I want to buy this Bible, too, so I hope you ask your question again!


----------



## Grace Alone (Mar 16, 2009)

I will just tell you the parts I can confirm. I know that the new edition has the latest revisions to the ESV text, and as you said, the maps are added. The type is supposedly the same as the first edition. One reason I prefer this Bible is the type size. Most of the Crossway ESV's have smaller type (9 points or so) unless you get large print, and then you get a huge Bible with no notes. The MacArthur Bible definitely has larger print at 13 points. I am pretty comfortable with the Reformation Study Bible but I still have to use reading glasses!

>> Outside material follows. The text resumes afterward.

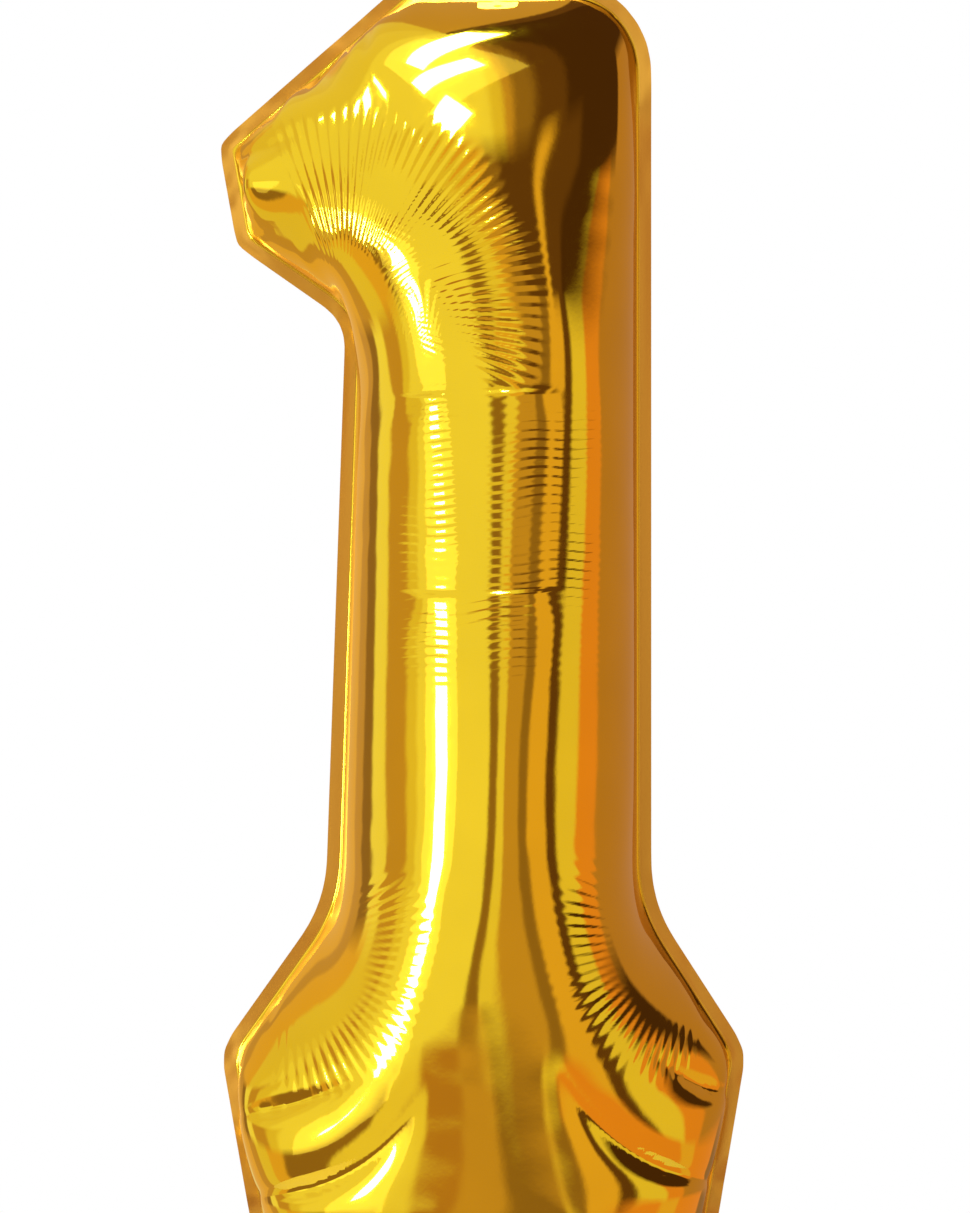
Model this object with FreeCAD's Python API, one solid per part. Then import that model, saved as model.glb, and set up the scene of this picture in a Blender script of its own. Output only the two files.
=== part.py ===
import FreeCAD, Part
import math
import os

# Foil number balloon "1", blown up. Millimetres, +Z up, front towards -Y.
#
# The real object is two flat sheets of metallised film, cut to the figure 1 and heat-sealed face
# to face all round, with a flat two-ply valve sealed into the bottom seam. Blown up, each sheet
# becomes a dome that stands on the seam line, and the sealed border stays flat as a band.
# The origin is the centre of the hanging hole: that is where the balloon is held up.

Vector = FreeCAD.Vector

# Height and width along the seam line, where the two sheets part
SEAM_HEIGHT = 842.0           # bottom seam to top seam
STEM_WIDTH = 176.0            # seam to seam at the top of the stem
STEM_SPREAD = 13.0            # how much further out the stem's left seam stands at its lower end
# Foot: how far it reaches out past the stem on each side, and its heights above the bottom seam
FOOT_REACH_LEFT = 79.0
FOOT_REACH_RIGHT = 60.0
FOOT_REACH_LOW_LEFT = 49.0    # at the bottom corners, which the pressure draws in
FOOT_REACH_LOW_RIGHT = 31.0
FOOT_HEIGHT = 170.0           # the upper corners of the foot
SHOULDER_HEIGHT = 263.0       # where the shoulders meet the stem
# Head and flag: drops are measured down from the top seam
FLAG_REACH_LOW = 70.0         # lower corner of the flag's tip, out from the stem
FLAG_REACH_HIGH = 80.0        # upper corner of the flag's tip
FLAG_DROP_HIGH = 98.0
FLAG_DROP_LOW = 154.0
ELBOW_DROP = 203.0            # where the flag's underside meets the stem
TOP_WIDTH = 144.0             # straight top, from its left peak to the stem's right seam line
# Corner radii of the seam line
FOOT_CORNER_RADIUS = 18.0
SHOULDER_RADIUS = 99.0
ELBOW_RADIUS = 39.0
HEAD_CORNER_RADIUS = 48.0
PEAK_RADIUS = 8.0
# The domes
FOOT_RISE = 130.0             # from the bottom seam to where the foot is as deep as the stem
TIP_RISE = 120.0              # the same for the flag, from its tip
HEAD_SWELL = 1.06             # the head stands this much prouder than the stem
FOOT_FULLNESS = 0.8           # under 1 makes the foot's cross-sections boxier than an ellipse
# Films and seam
FILM = 0.3                    # sheet as drawn; the real one is 0.05
VALVE_FILM = 0.15             # each valve ply as drawn; the real one is 0.04
SEAM_BAND = 9.0               # flat sealed border outside the seam line
# Folds: the hanging tab and the inflation tail each bend on a crease across the film
FOLD_CLEARANCE = 0.4          # between the edge of the film and a flap's rounded edge
# Neck and tail of the bottom seam, which the valve's outer end is sealed into
NECK_SEAL = 3.0               # sheets sealed to each other on each side of the valve
NECK_LENGTH = 20.0            # below the seam band, down to the tail's fold
TAIL_LENGTH = 46.0            # from the fold to its free end
TAIL_END_RADIUS = 6.0
# Valve: a flat tube that hangs up into the balloon
VALVE_WIDTH = 24.0
VALVE_INNER_LENGTH = 150.0    # above the bottom seam line
# Hanging tab on the top band, with a punched hole
TAB_WIDTH = 26.0
TAB_LENGTH = 20.0             # from its fold to its top edge
TAB_END_RADIUS = 9.0
HOLE_RADIUS = 2.5
HOLE_TO_EDGE = 9.0            # hole centre to the tab's top edge

# Grid of each dome
COLUMNS = 14
SEWING_GAP = 0.0001
POCKET_END = 1.0              # how far the valve's pocket runs past the seam line into the balloon
STATIONS_FOOT, STATIONS_SHOULDER, STATIONS_STEM, STATIONS_HEAD, STATIONS_FLAG = 9, 6, 12, 16, 8

HALF_STEM = STEM_WIDTH / 2
NECK_WIDTH = VALVE_WIDTH + 2 * NECK_SEAL
NECK_END_Z = -SEAM_BAND - NECK_LENGTH
TAIL_AXIS_Z = NECK_END_Z - FOLD_CLEARANCE - FILM
TAB_AXIS_Z = SEAM_HEIGHT + SEAM_BAND + FOLD_CLEARANCE + FILM
ORIGIN_Z = TAB_AXIS_Z + TAB_LENGTH - HOLE_TO_EDGE


def flat(x, z):
    """A point of the flat pattern, in the plane between the two sheets."""
    return Vector(x, 0, z)


LEFT_CORNERS = [
    (flat(-HALF_STEM - FOOT_REACH_LOW_LEFT, 0), 0),
    (flat(-HALF_STEM - FOOT_REACH_LEFT, FOOT_HEIGHT), FOOT_CORNER_RADIUS),
    (flat(-HALF_STEM - STEM_SPREAD, SHOULDER_HEIGHT), SHOULDER_RADIUS),
    (flat(-HALF_STEM, SEAM_HEIGHT - ELBOW_DROP), ELBOW_RADIUS),
    (flat(-HALF_STEM - FLAG_REACH_LOW, SEAM_HEIGHT - FLAG_DROP_LOW), 0),
]
RIGHT_CORNERS = [
    (flat(HALF_STEM + FOOT_REACH_LOW_RIGHT, 0), 0),
    (flat(HALF_STEM + FOOT_REACH_RIGHT, FOOT_HEIGHT), FOOT_CORNER_RADIUS),
    (flat(HALF_STEM, SHOULDER_HEIGHT), SHOULDER_RADIUS),
    (flat(HALF_STEM, SEAM_HEIGHT), HEAD_CORNER_RADIUS),
    (flat(HALF_STEM - TOP_WIDTH, SEAM_HEIGHT), PEAK_RADIUS),
    (flat(-HALF_STEM - FLAG_REACH_HIGH, SEAM_HEIGHT - FLAG_DROP_HIGH), 0),
]


class Chain:
    """A row of straight runs and the tangent arcs that round its corners, measured along its length."""

    def __init__(self, corners):
        self.edges = []
        self.arc_ends = []
        self.length = 0.0
        start = corners[0][0]
        for (before, _), (corner, radius), (after, _) in zip(corners, corners[1:], corners[2:]):
            back = (before - corner).normalize()
            ahead = (after - corner).normalize()
            half_angle = back.getAngle(ahead) / 2
            reach = radius / math.tan(half_angle)
            arc_start, arc_end = corner + back * reach, corner + ahead * reach
            self.add(Part.LineSegment(start, arc_start))
            length_before = self.length
            if radius:
                middle = corner + (back + ahead).normalize() * (radius / math.sin(half_angle) - radius)
                self.add(Part.Arc(arc_start, middle, arc_end))
            self.arc_ends.append((length_before, self.length))
            start = arc_end
        self.add(Part.LineSegment(start, corners[-1][0]))

    def add(self, curve):
        self.edges.append(curve.toShape())
        self.length += self.edges[-1].Length

    def arc_middle(self, index):
        return sum(self.arc_ends[index]) / 2

    def at(self, distance):
        """The point that far along the chain."""
        for edge in self.edges:
            if distance <= edge.Length:
                return edge.valueAt(edge.getParameterByLength(distance))
            distance -= edge.Length
        return self.edges[-1].lastVertex().Point


def station_ends():
    """Pairs of points on the left and right seams that each cross-section runs between."""
    left, right = Chain(LEFT_CORNERS), Chain(RIGHT_CORNERS)
    stem_run = left.arc_ends[2][0] - left.arc_ends[1][1]
    marks = [
        (0.0, 0.0),
        (left.arc_middle(0), right.arc_middle(0)),
        (left.arc_ends[1][1], right.arc_ends[1][1]),
        (left.arc_ends[2][0], right.arc_ends[1][1] + stem_run),
        (left.arc_ends[2][1], right.arc_middle(3)),
        (left.length, right.length),
    ]
    counts = (STATIONS_FOOT, STATIONS_SHOULDER, STATIONS_STEM, STATIONS_HEAD, STATIONS_FLAG)
    pairs = []
    for (left_a, right_a), (left_b, right_b), count in zip(marks, marks[1:], counts):
        for step in range(count):
            share = step / count
            pairs.append((left.at(left_a + (left_b - left_a) * share),
                          right.at(right_a + (right_b - right_a) * share)))
    pairs.append((left.at(left.length), right.at(right.length)))
    return pairs


def ease(share):
    """0 at the end seam, 1 once the dome has its full depth."""
    return math.sin(math.pi / 2 * min(1.0, share))


def dome(inset, base):
    """The space under the front sheet, down to a flat back. inset draws its edge in from the seam
    line, and base is how far in front of the middle plane its flat back lies."""
    pairs = station_ends()
    middles = [(left + right) * 0.5 for left, right in pairs]
    head_start = STATIONS_FOOT + STATIONS_SHOULDER + STATIONS_STEM
    rows = []
    for index, (left, right) in enumerate(pairs):
        across = (right - left).normalize()
        left, right = left + across * inset, right - across * inset
        shift = flat(0, 0)
        if index == 0:
            shift = (middles[1] - middles[0]).normalize() * inset
        elif index == len(pairs) - 1:
            shift = (middles[-2] - middles[-1]).normalize() * inset
        from_bottom = (middles[index] - middles[0]).Length
        from_tip = (middles[index] - middles[-1]).Length
        head_share = max(0.0, (index - head_start) / (STATIONS_HEAD / 2))
        swell = 1 + (HEAD_SWELL - 1) * ease(head_share)
        depth = HALF_STEM * swell * ease(from_bottom / FOOT_RISE) * ease(from_tip / TIP_RISE)
        boxy = FOOT_FULLNESS + (1 - FOOT_FULLNESS) * min(1.0, middles[index].z / SHOULDER_HEIGHT)
        row = []
        for column in range(COLUMNS + 1):
            turn = math.pi * column / COLUMNS
            along = (1 - math.cos(turn)) / 2
            proud = depth * max(0.0, math.sin(turn)) ** boxy
            row.append(left + (right - left) * along + shift - Vector(0, base + proud, 0))
        rows.append(row)
    surface = Part.BSplineSurface()
    surface.interpolate(rows)
    skin = surface.toShape()
    back = Part.Face(Part.Wire(Part.__sortEdges__(skin.Edges)))
    closed = Part.makeCompound([skin, back])
    closed.sewShape(SEWING_GAP)
    return Part.makeSolid(closed.Shells[0])


def slab(outline, inner, thickness):
    """A flat piece of film in front of the middle plane, from inner to inner + thickness."""
    face = outline.copy()
    face.translate(Vector(0, -inner, 0))
    return face.extrude(Vector(0, -thickness, 0))


def strip(width, start, end, end_radius=0):
    """Outline of an upright strip on the stem's centreline, with its corners round at the end."""
    corners = [(flat(0, start), 0), (flat(width / 2, start), 0), (flat(width / 2, end), end_radius),
               (flat(-width / 2, end), end_radius), (flat(-width / 2, start), 0), (flat(0, start), 0)]
    return Part.Face(Part.Wire(Chain(corners).edges))


def border():
    """The flat sealed border of a sheet, with its half of the neck, still closed across the middle."""
    left, right = Chain(LEFT_CORNERS), Chain(RIGHT_CORNERS)
    bottom = Part.LineSegment(left.at(0), right.at(0)).toShape()
    tip = Part.LineSegment(left.at(left.length), right.at(right.length)).toShape()
    seam = Part.Wire(Part.__sortEdges__(left.edges + right.edges + [bottom, tip]))
    sheet = slab(Part.Face(seam.makeOffset2D(SEAM_BAND)), 0, FILM)
    # the neck steps out over the valve, which passes through the seam between the two sheets
    neck = slab(strip(NECK_WIDTH, -POCKET_END, NECK_END_Z), 0, VALVE_FILM + FILM)
    pocket = slab(strip(VALVE_WIDTH, POCKET_END, NECK_END_Z - POCKET_END), 0, VALVE_FILM)
    return sheet.fuse(neck).cut(pocket).removeSplitter()


def make_panel():
    """The front sheet of gold film: its dome on its sealed border."""
    return border().fuse(dome(0, FILM)).cut(dome(FILM, 0))


def make_valve_ply():
    """One ply of the flat valve. It is sealed to the neck below and hangs free inside the balloon."""
    return slab(strip(VALVE_WIDTH, NECK_END_Z, VALVE_INNER_LENGTH), 0, VALVE_FILM)


def make_flap_ply(width, axis_z, length, end_radius):
    """One ply of a flap that folds at axis_z. It runs up for a length above zero, or else down.
    Its edge at the fold is round about the fold's axis, so that it clears the film beside it."""
    ply = slab(strip(width, axis_z, axis_z + length, end_radius), 0, FILM)
    bead = Part.makeCylinder(FILM, width, Vector(-width / 2, 0, axis_z), Vector(1, 0, 0))
    beyond = slab(strip(width, axis_z, axis_z - math.copysign(2 * FILM, length)), 0, FILM)
    return ply.fuse(bead.common(beyond))


def make_tab_ply():
    """One ply of the hanging tab, with the punched hole."""
    ply = make_flap_ply(TAB_WIDTH, TAB_AXIS_Z, TAB_LENGTH, TAB_END_RADIUS)
    return ply.cut(Part.makeCylinder(HOLE_RADIUS, 2 * FILM, flat(0, ORIGIN_Z), Vector(0, -1, 0)))


def make_tail_ply():
    """One ply of the inflation tail."""
    return make_flap_ply(NECK_WIDTH, TAIL_AXIS_Z, -TAIL_LENGTH, TAIL_END_RADIUS)


def mirrored(shape):
    """The same piece on the back of the balloon."""
    return shape.mirror(Vector(0, 0, 0), Vector(0, 1, 0))


FRONT_PIECES = {
    "{}_panel": make_panel(),
    "valve_{}_ply": make_valve_ply(),
    "hanging_tab_{}_ply": make_tab_ply(),
    "tail_{}_ply": make_tail_ply(),
}
NODES = {}
for name, shape in FRONT_PIECES.items():
    NODES[name.format("front")] = shape
    NODES[name.format("back")] = mirrored(shape)

os.makedirs("parts", exist_ok=True)
for name, shape in NODES.items():
    shape.translate(Vector(0, 0, -ORIGIN_Z))
    shape.exportStep("parts/" + name + ".step")
    box = shape.BoundBox
    print(name, "solids", len(shape.Solids), "valid", shape.isValid(), "volume", round(shape.Volume, 1),
          "x", round(box.XMin, 1), round(box.XMax, 1), "y", round(box.YMin, 2), round(box.YMax, 2),
          "z", round(box.ZMin, 1), round(box.ZMax, 1))
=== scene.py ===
"""A gold foil number balloon, a one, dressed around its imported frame.

Two sheets of film are cut flat, sealed edge to edge and blown up by cloth simulation.
The cut is found by blowing up a coarse trial of it a few times, until its seam comes to
rest on the frame's. Meshes are in metres in the frame's own axes: X right, Y back and Z
up, from the hanging hole.
"""

import math

import bmesh
import bpy
import numpy as np
from bpy.props import FloatProperty, FloatVectorProperty, IntProperty, PointerProperty
from mathutils import Matrix, Vector


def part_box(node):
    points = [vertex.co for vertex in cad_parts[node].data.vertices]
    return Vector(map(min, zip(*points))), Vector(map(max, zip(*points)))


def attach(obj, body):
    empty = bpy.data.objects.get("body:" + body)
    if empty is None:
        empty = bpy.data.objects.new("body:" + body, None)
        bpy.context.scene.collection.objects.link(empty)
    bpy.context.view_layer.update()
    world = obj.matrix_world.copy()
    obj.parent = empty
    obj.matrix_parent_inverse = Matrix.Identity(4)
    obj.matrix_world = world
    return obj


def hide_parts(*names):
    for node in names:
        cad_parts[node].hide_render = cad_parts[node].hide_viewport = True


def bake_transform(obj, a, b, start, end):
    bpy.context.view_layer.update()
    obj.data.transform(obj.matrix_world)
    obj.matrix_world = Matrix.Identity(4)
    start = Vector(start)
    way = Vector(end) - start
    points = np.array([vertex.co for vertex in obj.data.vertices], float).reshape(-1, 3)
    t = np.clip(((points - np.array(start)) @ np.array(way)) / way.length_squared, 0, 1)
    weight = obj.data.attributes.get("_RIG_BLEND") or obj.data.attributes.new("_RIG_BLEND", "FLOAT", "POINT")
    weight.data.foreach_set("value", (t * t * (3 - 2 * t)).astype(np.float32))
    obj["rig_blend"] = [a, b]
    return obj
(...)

I do have the first edition of the Reformation Study Bible, but I'd like to have the new edition. So that is why I was curious about your question! I normally buy books at a discount, but I don't want to accidentally get the first edition again, so I'll likely order from Ligonier. (And by the way, I can't imagine anything wrong with asking about Bible type size on the Lord's Day.)


----------



## Berean (Mar 16, 2009)

Some info from Ligonier



> Do you have a large print version of the Bible?
> 
> Unfortunately, we do not have a large print version of either the New Geneva Study Bible or The Reformation Study Bible. _We do continue to monitor feedback on this possibility, and if there is enough demand, we may consider producing one in the future_.



Sample chapters in PDF

Ligonier Ministries | A Closer Look

Other FAQs

Ligonier Ministries | FAQ

Ligonier says, "The ESV text is 10.25 point and the study notes are smaller in size at around 8 point."


----------



## BG (Mar 16, 2009)

I wonder if they upgraded the leather? My last one was not that great.


----------



## Grace Alone (Mar 17, 2009)

WDG said:


> I wonder if they upgraded the leather? My last one was not that great.



I read that they thought so, too, and intended to upgrade the leather. But I haven't been able to compare the two yet to confirm that.


----------



## Berean (Mar 17, 2009)

WDG said:


> I wonder if they upgraded the leather? My last one was not that great.



Apparently they have, Bill. 



> *Will there be an upgrade in leather anytime soon?*
> 
> The current leather versions of The Reformation Study Bible (ESV) are printed in genuine leather and not bonded leather. Even so, there will more than likely be an upgrade in the leather quality for the fourth printing of the Bible, which will probably occur in 2008.


----------



## BlackCalvinist (Mar 17, 2009)

What I'd like to see them do is add all the reformed confessions in the back like the spirit of the reformation did.


----------



## Grace Alone (Mar 23, 2009)

Okay, I finally have been able to compare the old edition and new edition side by side, and there does not seem to be a huge difference in the leather. The new one might have a slightly thicker leather, but it is hard to tell for sure. There are 4 pages of colored maps in the back (8 maps), so that is about the only visible difference.


----------